A fair amount of the work that Mizar does is in drawing the orbits on the screen. Generally, the smoother and prettier the drawing, the slower Mizar will have to work. "Slower" here means fewer orbits drawn for every minute that you spend in the real world. Mizar defaults to a reasonable tradeoff between speed and smooth drawing, but it also allows you to change the parameters of that tradeoff.
Choose "Animation..." from the "Simulation" menu to bring up the animation dialog box. The first parameter you can control is the length (in pixels) of the lines that Mizar uses to draw the orbits. The default value is two. Increasing it will speed up the drawing somewhat, but at the cost of jaggier orbit trails. (The value that you choose here is more of a guideline than an absolute rule. Various factors could make the actual lines used either longer or shorter than the value you choose. Effectively, you're giving Mizar a rough value to shoot for, but Mizar doesn't worry too much if it misses.)
The second parameter is the number of frames per second. This tells Mizar how often you want it to draw trails and update the displayed positions of the bodies. The default value is 80 times per second, which is faster than most people's monitors refresh. You can vary this value between 1 and 100, speeding the simulation up at the cost of jerkier animation. As with the line length above, this value is a target that Mizar tries for, but can't always achieve. If the system is very busy with other tasks, Mizar might not be able to keep up high update rates. In this case, it will try to draw as often as it can, which unfortunately means that it will spend very little time calculating, and the bodies will orbit very slowly. You can reduce this effect by using somewhat slower refresh rates.

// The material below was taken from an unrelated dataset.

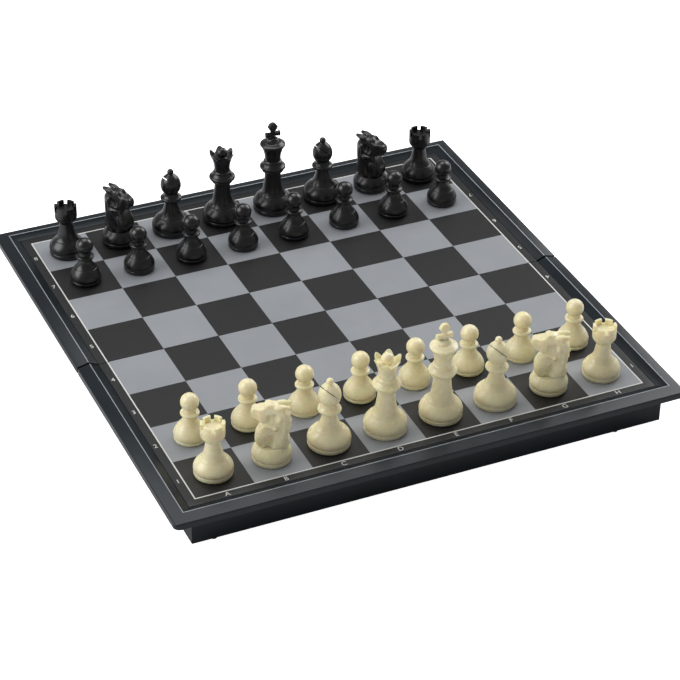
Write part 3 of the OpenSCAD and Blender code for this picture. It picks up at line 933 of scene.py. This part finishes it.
def knightMesh():
    # a blank that has the horse's side, front and plan, each drawn through all of it
    bm = extruded(horseSide(), (0, 2), 24)
    bm = combined(bm, "INTERSECT", extruded(horseFront(), (1, 2), 40))
    bm = combined(bm, "INTERSECT", extruded(horsePlan(), (0, 1), 90))
    bm = remeshed(bm, horse["blankVoxel"])
    smoothed(bm, horse["blankSmoothing"])
    cutter = bmesh.new()
    for side in (-1, 1):
        for (x, y, z), radii, pitch, yaw in horse["forms"]:
            roundForm(bm, (x, side * y, z), radii, pitch, side * yaw)
        for (x, y, z), radii, pitch, yaw in horse["hollows"]:
            roundForm(cutter, (x, side * y, z), radii, pitch, side * yaw)
        addEar(bm, side)
    for x, z in horse["maneLocks"]:
        roundForm(bm, (x, 0, z), horse["lockRadii"], horse["lockPitch"])
    bmesh.ops.recalc_face_normals(bm, faces=bm.faces[:])
    bm = remeshed(bm, horse["voxel"])
    mouth = horse["mouth"]
    slit = bmesh.ops.create_cube(cutter, size=1)["verts"]
    matrix = (
        Matrix.Translation(Vector((mouth["middle"][0], 0, mouth["middle"][1])) * mm)
        @ Matrix.Rotation(math.radians(mouth["tilt"]), 4, "Y")
        @ Matrix.Diagonal((mouth["length"] * mm, 8 * mm, mouth["gap"] * mm, 1)))
    bmesh.ops.transform(cutter, matrix=matrix, verts=slit)
    bm = combined(bm, "DIFFERENCE", remeshed(cutter, horse["voxel"]))
    bm = remeshed(bm, horse["voxel"])
    smoothed(bm, horse["smoothing"])
    r = footRadius["knight"]
    outline = foot(r)
    outline += curvePoints((r - 0.15, 3.9), (r + 0.4, 6.4), (r - 1.4, 8.5), (8.2, 10.4), 12)
    return joined(bm, turned(recessed("knight", outline)))


makers = {"pawn": pawnMesh, "rook": rookMesh, "knight": knightMesh, "bishop": bishopMesh,
          "queen": queenMesh, "king": kingMesh}
patterns = {kind: asMesh(make(), kind) for kind, make in makers.items()}
backRank = ["rook", "knight", "bishop", "queen", "king", "bishop", "knight", "rook"]
manTurn = {"white": {"knight": 152}, "black": {"knight": 298, "queen": 19}}


def addMan(colour, kind, column, rank):
    node = f"{colour}_{kind}_{'abcdefgh'[column]}{rank}"
    turn = math.radians(manTurn[colour].get(kind, 0))
    place = Matrix.Translation((fileMiddle(column), rankMiddle(rank), board["surface"]))
    bm = bmesh.new()
    bm.from_mesh(patterns[kind])
    bm.transform(place @ Matrix.Rotation(turn, 4, "Z"))
    material = ivory if colour == "white" else black
    man = finishPiece(bm, node + "_moulding", [material], node + "_body", [node])
    addBevel(man, manEdgeRound * mm)
    bm = bmesh.new()
    r = magnet["radius"][kind] * mm
    bmesh.ops.create_cone(bm, cap_ends=True, segments=48, radius1=r, radius2=r,
                          depth=magnet["thickness"] * mm)
    lift = magnet["recess"] - magnet["glue"] - magnet["thickness"] / 2
    bmesh.ops.translate(bm, vec=(0, 0, lift * mm), verts=bm.verts[:])
    bm.transform(place)
    disc = finishPiece(bm, node + "_magnet", [magnetFerrite], node + "_body")
    addBevel(disc, magnet["edgeRound"] * mm)


for column, kind in enumerate(backRank):
    addMan("white", kind, column, 1)
    addMan("white", "pawn", column, 2)
    addMan("black", "pawn", column, 7)
    addMan("black", kind, column, 8)
for mesh in patterns.values():
    bpy.data.meshes.remove(mesh)
print("chessmen set up")

# metal parts taken over from the frame
metalNodes = {"steel_sheet": steel, "hinge": zinc}
for node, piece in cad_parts.items():
    for word, material in metalNodes.items():
        if word in node:
            piece.data.materials.clear()
            piece.data.materials.append(material)
print("metal parts finished")

# floor and light
studio = {
    "floor": "#f2f2f2",
    "floorSize": 6,
    "ambient": 0.235,
    "aimHeight": 0.02,       # the lamps point at the middle of the board
    "lamps": [
        # name, place, size, watts
        ("left_softbox", (-1.5, 0.3, 1.0), 1.3, 21),
        ("right_softbox", (1.5, 0.6, 1.0), 1.1, 16),
        ("top_softbox", (0.1, 0.7, 1.7), 1.2, 14),
    ],
}


def addFloor():
    bm = bmesh.new()
    bmesh.ops.create_grid(bm, x_segments=1, y_segments=1, size=studio["floorSize"])
    floor = bpy.data.objects.new("floor", asMesh(bm, "floor"))
    scene.collection.objects.link(floor)
    # white wherever the camera sees it, and plain paper to everything else
    material, tree, shader = newMaterial("paper_floor", {
        "Base Color": linear(studio["floor"]), "Roughness": 0.9, "Specular IOR Level": 0,
        "Emission Color": (1, 1, 1, 1)})
    path = addNode(tree, "ShaderNodeLightPath")
    tree.links.new(path.outputs["Is Camera Ray"], shader.inputs["Emission Strength"])
    floor.data.materials.append(material)


def addWorld():
    world = bpy.data.worlds.new("studio")
    scene.world = world
    world.use_nodes = True
    tree = world.node_tree
    background = tree.nodes["Background"]
    background.inputs["Color"].default_value = (1, 1, 1, 1)
    path = addNode(tree, "ShaderNodeLightPath")
    level = addNode(tree, "ShaderNodeMapRange", inputs={
        "Value": path.outputs["Is Camera Ray"], "To Min": studio["ambient"], "To Max": 1})
    tree.links.new(level.outputs["Result"], background.inputs["Strength"])


def addLamps():
    for name, place, size, watts in studio["lamps"]:
        light = bpy.data.lights.new(name, "AREA")
        light.shape = "SQUARE"
        light.size = size
        light.energy = watts
        lamp = bpy.data.objects.new(name, light)
        aim = Vector((0, 0, studio["aimHeight"])) - Vector(place)
        turn = aim.to_track_quat("-Z", "Y").to_matrix().to_4x4()
        lamp.matrix_world = Matrix.Translation(place) @ turn
        scene.collection.objects.link(lamp)


addFloor()
addWorld()
addLamps()
print("studio lit")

Mizar's calculations aren't perfect. It works by making a first approximation to the right answer, then adding successively smaller corrections to that approximation. By changing the "Correction Cutoff", you decide how good its approximation to exact Newtonian gravity is. Smaller values make a more accurate simulation of Newtonian gravity, but they make the simulation run more slowly. Larger values make the simulation run more quickly, but eventually errors will accumulate that make your simulation bear little resemblance to reality.
The default correction cutoff is 1.0x10^-11, which is fairly strict. For comparison, Newtonian gravity predicts Mercury's orbit to an accuracy of only 1.0x10^-8. To do better than that, you need to use General Relativity. So the default value is really "too good" for analyzing Mercury's orbit; Mizar would spend a lot of time fine-tuning its Newtonian calculations, but it's doomed to get those last few decimal places wrong anyway -- even a perfect Newtonian simulation would get them wrong, since you need General Relativity to get those corrections right.

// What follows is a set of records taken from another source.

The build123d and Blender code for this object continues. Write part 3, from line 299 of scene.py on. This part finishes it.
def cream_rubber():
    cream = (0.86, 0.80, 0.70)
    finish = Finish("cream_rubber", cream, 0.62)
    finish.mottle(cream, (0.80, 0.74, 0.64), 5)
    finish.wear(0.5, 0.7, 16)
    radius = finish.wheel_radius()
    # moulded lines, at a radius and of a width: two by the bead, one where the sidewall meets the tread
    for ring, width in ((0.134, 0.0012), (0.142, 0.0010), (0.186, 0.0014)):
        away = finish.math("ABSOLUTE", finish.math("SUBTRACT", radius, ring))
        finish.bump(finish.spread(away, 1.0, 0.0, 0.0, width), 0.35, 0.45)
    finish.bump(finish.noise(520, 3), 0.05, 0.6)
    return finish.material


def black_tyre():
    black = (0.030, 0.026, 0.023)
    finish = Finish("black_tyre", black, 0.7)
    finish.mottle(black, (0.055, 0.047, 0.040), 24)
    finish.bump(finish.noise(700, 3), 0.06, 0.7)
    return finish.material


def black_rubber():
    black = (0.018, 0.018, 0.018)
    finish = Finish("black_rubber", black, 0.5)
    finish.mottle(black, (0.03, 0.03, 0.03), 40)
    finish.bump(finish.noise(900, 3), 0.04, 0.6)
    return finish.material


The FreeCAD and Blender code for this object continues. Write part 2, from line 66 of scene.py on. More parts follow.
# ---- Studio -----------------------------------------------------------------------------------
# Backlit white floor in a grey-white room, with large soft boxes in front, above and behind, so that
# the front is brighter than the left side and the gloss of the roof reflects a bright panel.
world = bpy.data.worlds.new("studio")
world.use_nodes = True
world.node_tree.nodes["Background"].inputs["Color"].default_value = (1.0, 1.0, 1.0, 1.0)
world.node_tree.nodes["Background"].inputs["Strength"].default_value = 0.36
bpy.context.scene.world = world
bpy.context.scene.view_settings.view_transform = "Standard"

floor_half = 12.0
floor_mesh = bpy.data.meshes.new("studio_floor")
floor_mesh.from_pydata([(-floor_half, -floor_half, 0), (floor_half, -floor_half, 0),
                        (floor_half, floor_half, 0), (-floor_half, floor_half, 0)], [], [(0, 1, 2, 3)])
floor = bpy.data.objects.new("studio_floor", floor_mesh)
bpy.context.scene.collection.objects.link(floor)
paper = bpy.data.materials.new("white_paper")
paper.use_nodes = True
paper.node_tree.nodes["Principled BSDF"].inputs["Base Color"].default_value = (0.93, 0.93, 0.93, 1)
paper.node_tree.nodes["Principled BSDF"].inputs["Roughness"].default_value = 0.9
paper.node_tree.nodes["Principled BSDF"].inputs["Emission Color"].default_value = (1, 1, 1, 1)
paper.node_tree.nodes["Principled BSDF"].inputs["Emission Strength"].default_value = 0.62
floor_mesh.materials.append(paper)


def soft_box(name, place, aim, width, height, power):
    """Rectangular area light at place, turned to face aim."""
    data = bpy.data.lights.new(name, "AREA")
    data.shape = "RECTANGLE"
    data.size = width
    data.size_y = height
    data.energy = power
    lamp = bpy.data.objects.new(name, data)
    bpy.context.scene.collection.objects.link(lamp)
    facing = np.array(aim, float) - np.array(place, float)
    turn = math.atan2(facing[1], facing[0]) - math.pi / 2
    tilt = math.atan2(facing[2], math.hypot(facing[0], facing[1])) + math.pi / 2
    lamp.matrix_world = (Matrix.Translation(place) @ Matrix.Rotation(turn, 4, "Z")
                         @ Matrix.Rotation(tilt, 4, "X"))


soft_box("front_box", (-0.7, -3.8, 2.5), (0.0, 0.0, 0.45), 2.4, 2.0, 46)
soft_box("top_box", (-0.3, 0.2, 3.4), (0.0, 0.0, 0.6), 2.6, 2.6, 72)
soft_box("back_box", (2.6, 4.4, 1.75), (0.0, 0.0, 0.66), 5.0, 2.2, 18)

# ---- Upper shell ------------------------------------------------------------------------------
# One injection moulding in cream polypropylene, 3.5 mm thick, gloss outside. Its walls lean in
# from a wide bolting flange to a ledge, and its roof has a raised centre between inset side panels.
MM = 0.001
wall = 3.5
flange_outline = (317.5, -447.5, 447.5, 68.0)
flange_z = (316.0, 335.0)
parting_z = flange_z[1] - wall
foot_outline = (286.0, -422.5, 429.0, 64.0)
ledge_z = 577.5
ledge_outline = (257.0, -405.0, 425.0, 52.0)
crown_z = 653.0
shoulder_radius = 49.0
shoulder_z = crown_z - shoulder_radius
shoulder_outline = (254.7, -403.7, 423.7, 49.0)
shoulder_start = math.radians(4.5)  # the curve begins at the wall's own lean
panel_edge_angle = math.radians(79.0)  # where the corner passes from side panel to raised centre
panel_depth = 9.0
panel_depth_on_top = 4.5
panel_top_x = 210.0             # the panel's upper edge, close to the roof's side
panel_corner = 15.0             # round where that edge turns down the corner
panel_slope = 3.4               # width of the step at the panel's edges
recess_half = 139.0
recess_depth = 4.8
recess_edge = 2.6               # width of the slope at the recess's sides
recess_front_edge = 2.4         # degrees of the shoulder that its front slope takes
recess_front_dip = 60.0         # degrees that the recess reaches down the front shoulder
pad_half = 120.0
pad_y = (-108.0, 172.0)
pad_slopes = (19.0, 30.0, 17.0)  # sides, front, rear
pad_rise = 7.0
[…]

Changing the correction cutoff to 1.0x10^-8 speeds Mizar up by a factor of about eight.
(The "Order" menu changes the order of the series that Mizar uses to calculate the positions of the bodies. I use it largely for testing purposes; you should probably just leave it at "4", unless you want your simulation to run really slowly.)

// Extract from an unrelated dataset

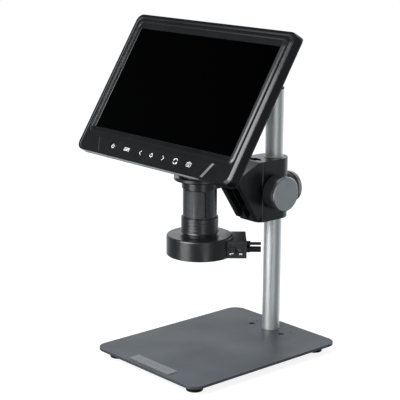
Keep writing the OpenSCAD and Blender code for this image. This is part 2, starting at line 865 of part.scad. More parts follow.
module lens_ring() {
    low = lens_ring_z + lens_play;
    high = lens_ring_z + lens_ring_h - lens_play;
    bore = spigot_r + run_fit;
    r = lens_ring_r;
    steps = 16;
    color([0.14, 0.14, 0.15]) at_barrel() difference() {
        rotate_extrude() polygon(concat(
            [[bore, low], [r + flare - 0.5, low], [r + flare, low + 0.5], [r, low + flare_h]],
            [for (z = groove_rise) each [
                [r, lens_ring_z + z - groove_w / 2], [r - groove_depth, lens_ring_z + z],
                [r, lens_ring_z + z + groove_w / 2]
            ]],
            [[r, high - 0.4], [r - 0.4, high], [bore, high]]
        ));
        for (i = [-steps:steps])
            let (angle = i * (lens_turn + 3) / steps)
                translate([0, 0, lens_z - lens_travel * angle / lens_turn]) rotate([0, 0, angle]) along_y()
                    ring(drive_pin_d / 2 + 0.35, 0, 0, drive_groove_r);
    }
}

module lens_cell() {
    color("dimgray") at_barrel() difference() {
        ring(lens_cell_r, front_lens_r, lens_z - lens_cell_h / 2, lens_cell_h);
        translate([0, 0, lens_z]) along_y() ring(drive_pin_d / 2, 0, 0, 2 * lens_cell_r);
    }
}

module front_lens() {
    curve_r = 40;
    color("lightcyan") at_barrel() intersection() {
        ring(front_lens_r, 0, lens_z - front_lens_t, 2 * front_lens_t);
        translate([0, 0, lens_z + front_lens_t / 2 - curve_r]) sphere(curve_r);
        translate([0, 0, lens_z - front_lens_t / 2 + curve_r]) sphere(curve_r);
    }
}

module lens_drive_pin() {
    pin_in = front_lens_r + 0.5;
    color("silver") translate([0, barrel_y + pin_in, lens_z]) along_y()
        ring(drive_pin_d / 2, 0, 0, drive_groove_r - 0.4 - pin_in);
}

// ---------- camera head ----------

module head_flange() {
    color([0.10, 0.11, 0.12]) at_barrel() difference() {
        translate([0, 0, flange_top]) mirror([0, 0, 1]) bevel_disc(flange_d / 2, flange_t, 0.8);
        ring(neck_r, 0, arm_top - cut, flange_t + 2 * cut);
    }
}

module head_shell() {
    color([0.10, 0.11, 0.12]) at_barrel() difference() {
        translate([0, 0, flange_top]) bevel_disc(head_r, head_h, 1.5);
        ring(head_r - head_wall, 0, flange_top - cut, head_h - head_roof + cut);
        ring(8, 0, head_top - head_roof - cut, head_roof + 2 * cut);
    }
}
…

Mizar's interface is somewhat configurable. Mostly, you can edit the strings that appear, but you can't affect the layout of the interface.
If you open Mizar with a resource editor, you'll see a lot of string resources. The strings are organized by resource ID into blocks:
The names that Mizar gives to newly-created bodies. | |
The menu for mass units. | |
The menu for length units. | |
The menu for velocity units. | |
The menu for time units. | |
Window titles and strings that are used in several places. | |
Labels and shortcuts in the File menu. | |
Labels and shortcuts in the Edit menu. | |
Labels and shortcuts in the Simulation menu. | |
Labels and shortcuts in the Bodies menu. | |
Labels and shortcuts in the New Display menu. | |
Labels in the area that displays a body's mass, position, etc. | |
Labels in the Trail & Disc Colors dialog box. | |
Labels in the area that displays global properties, like how many simulated years have elapsed, the correction cutoff, etc. | |
Labels in the Animation Options dialog box. | |
Labels and shortcuts in the Display menu (found in display windows). | |
Labels in the Scale dialog box. | |
Labels in the Axis dialog box. | |
Labels and shortcuts in the Application (Mizar icon) menu. | |
Labels in the Epoch-selection window. | |
Labels and shortcuts in the Epoch menu. | |
Labels in the "Are you sure you want to quit without saving your changes?" dialog box. | |
The text of the About box. |
Editing many of these is fairly self-explanatory. Menu items that have keyboard shortcuts are followed immediately by the shortcut character to use.
The units menus need a little more explanation. Every item in a unit menu is represented by three consecutive resources. The first gives the name of the unit (e.g., "Centimeters"). The second gives the abbreviation for that unit (e.g., "cm"). The third gives a numerical value for that unit (e.g., "0.01"). The numerical value tells Mizar how many of its internal units are in one of these units. The internal units that Mizar uses are:
Meters. | |
Meters per second. | |
Seconds. | |
A weird unit, equal to about 1.4988x10^10 kg. I use this unit internally because, when expressed in this unit (and meters and kilograms), Newton's gravitational constant G is exactly one (that's actually the definition of this unit). As it turns out, we know the masses of astronomical bodies in terms of this unit much better than we know them in kilograms. This is a side effect of the fact that we know the value of G in kilogram units very poorly. In any case, if you want to define a new mass unit, you can figure out how many kilograms it would be, and multiply that number by 6.672x10^-11, the number of internal mass units in a kilogram. |
You can add new units to the end, but you must define all three strings, and give them IDs that are consecutive with the ones already in the menu. Likewise, you can delete units that you don't like, but you must renumber the IDs of the following units (or else Mizar will just skip them), and you must be sure to delete all three of the resources that define the unit you want to remove.
The resource with type code "mzrf" is a Mizar save file which Mizar uses as its prototype system when you start it without a file.